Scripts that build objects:
***

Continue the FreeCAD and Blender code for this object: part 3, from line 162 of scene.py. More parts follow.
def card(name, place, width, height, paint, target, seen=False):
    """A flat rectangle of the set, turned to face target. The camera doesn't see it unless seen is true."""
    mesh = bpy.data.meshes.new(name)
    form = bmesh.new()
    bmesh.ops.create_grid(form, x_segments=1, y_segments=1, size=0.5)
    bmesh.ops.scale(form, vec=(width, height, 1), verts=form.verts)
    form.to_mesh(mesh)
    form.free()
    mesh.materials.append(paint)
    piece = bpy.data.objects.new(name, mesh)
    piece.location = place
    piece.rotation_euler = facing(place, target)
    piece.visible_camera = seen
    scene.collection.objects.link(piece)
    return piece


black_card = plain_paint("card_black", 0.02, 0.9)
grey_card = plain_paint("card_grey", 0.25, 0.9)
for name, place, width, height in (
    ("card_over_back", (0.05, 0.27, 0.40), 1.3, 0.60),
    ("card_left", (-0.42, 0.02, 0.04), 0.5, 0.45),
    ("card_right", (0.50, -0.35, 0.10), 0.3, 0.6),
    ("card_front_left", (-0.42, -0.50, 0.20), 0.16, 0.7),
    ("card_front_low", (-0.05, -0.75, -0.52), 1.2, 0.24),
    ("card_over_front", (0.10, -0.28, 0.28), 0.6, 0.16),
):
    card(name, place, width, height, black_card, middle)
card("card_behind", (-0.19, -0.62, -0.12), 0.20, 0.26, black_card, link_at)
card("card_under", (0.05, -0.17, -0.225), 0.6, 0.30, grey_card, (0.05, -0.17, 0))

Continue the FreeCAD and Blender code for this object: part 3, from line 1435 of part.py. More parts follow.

***

**DIRECTIONS**
Lines from the beginning of the data above through the line containing "return piece" are to be returned exactly, and no others.

**REPLY TO THE EXERCISE**
Continue the FreeCAD and Blender code for this object: part 3, from line 162 of scene.py. More parts follow.
def card(name, place, width, height, paint, target, seen=False):
    """A flat rectangle of the set, turned to face target. The camera doesn't see it unless seen is true."""
    mesh = bpy.data.meshes.new(name)
    form = bmesh.new()
    bmesh.ops.create_grid(form, x_segments=1, y_segments=1, size=0.5)
    bmesh.ops.scale(form, vec=(width, height, 1), verts=form.verts)
    form.to_mesh(mesh)
    form.free()
    mesh.materials.append(paint)
    piece = bpy.data.objects.new(name, mesh)
    piece.location = place
    piece.rotation_euler = facing(place, target)
    piece.visible_camera = seen
    scene.collection.objects.link(piece)
    return piece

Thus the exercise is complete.